May 19, 2016 | Joanne Kennell

Illustration of dust ring surrounding HD 181327
Photo credit: Amanda Smith, University of Cambridge

Earth was likely a rocky wasteland until comets smashed into it.

An international team of astronomers have found evidence of ice and comets orbiting a nearby sun-like star, potentially giving us a glimpse into how our own solar system evolved.

The results, which have been accepted for publication in the Monthly Notices of the Royal Astronomical Society, and were presented on May 18 at the ‘Resolving Planet Formation in the era of ALMA and extreme AO’ conference in Santiago, Chile, are one of the first major steps toward establishing the properties of comet clouds around sun-like stars just after their birth.

Comets, or ‘dirty snowballs’ of ice and rock, are formed early in the development of stellar systems, and within our solar system, they are typically found in its outer regions. However, when our solar system first formed, Earth was likely a rocky wasteland similar to how Mars is today. It is believed that as comets collided with early-Earth, they brought many elements and compounds with them, including water.

SEE ALSO: Moon Receives Deliveries of Water from Asteroids

The sun-like star in this study, named HD 181327, has a mass about 30 percent greater than the sun and is located 160 light-years away in the Painter constellation. It is also a fairly young system at just 23 million years old.

"Young systems such as this one are very active, with comets and asteroids slamming into each other and into planets," Sebastián Marino, a doctoral student from Cambridge's Institute of Astronomy and the paper's lead author, said in a press release.

Although the star likely has planets in orbit around it, they are impossible to detect with current telescopes. "Assuming there are planets orbiting this star, they would likely have already formed, but the only way to see them would be through direct imaging, which at the moment can only be used for very large planets like Jupiter," said co-author Luca Matrà, also a doctoral student at Cambridge's Institute of Astronomy, in the release.

Using data from the Atacama Large Millimeter Array (ALMA), the researchers observed a ring of ice and dust around the star caused by the collisions of comets, asteroids and other bodies, and were also able to detect very low levels of carbon monoxide gas around the star — in amounts consistent with comets found in our own solar system.

Ring of comets around HD 181327

ALMA image of the ring of comets around HD 181327 (colors have been changed).
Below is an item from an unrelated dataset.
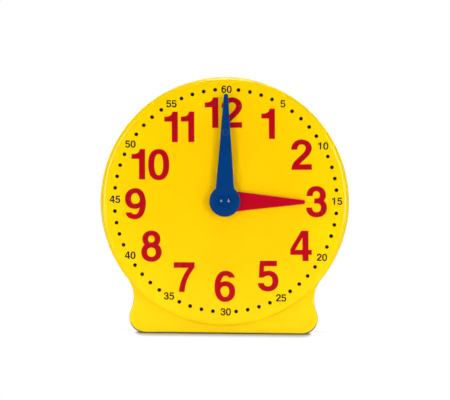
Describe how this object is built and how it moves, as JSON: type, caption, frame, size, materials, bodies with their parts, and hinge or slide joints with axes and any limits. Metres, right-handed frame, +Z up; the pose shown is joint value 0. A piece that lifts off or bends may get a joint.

The white contours represent the size of the Kuiper Belt, which is the region of our solar system beyond the orbit of Neptune, believed to contain many comets and asteroids. Photo credit: Amanda Smith/University of Cambridge

"This is the lowest gas concentration ever detected in a belt of asteroids and comets — we're really pushing ALMA to its limits," said Marino. "The system has a similar ice composition to our own, so it's a good one to study in order to learn what our solar system looked like early in its existence."

Impressively, given how far away the star is, the researchers were able to determine that the amount of gas they detected is equivalent to a 124-mile (200-kilometer) diameter ice ball. "It's amazing that we can do this with exoplanetary systems now," concluded Matrà.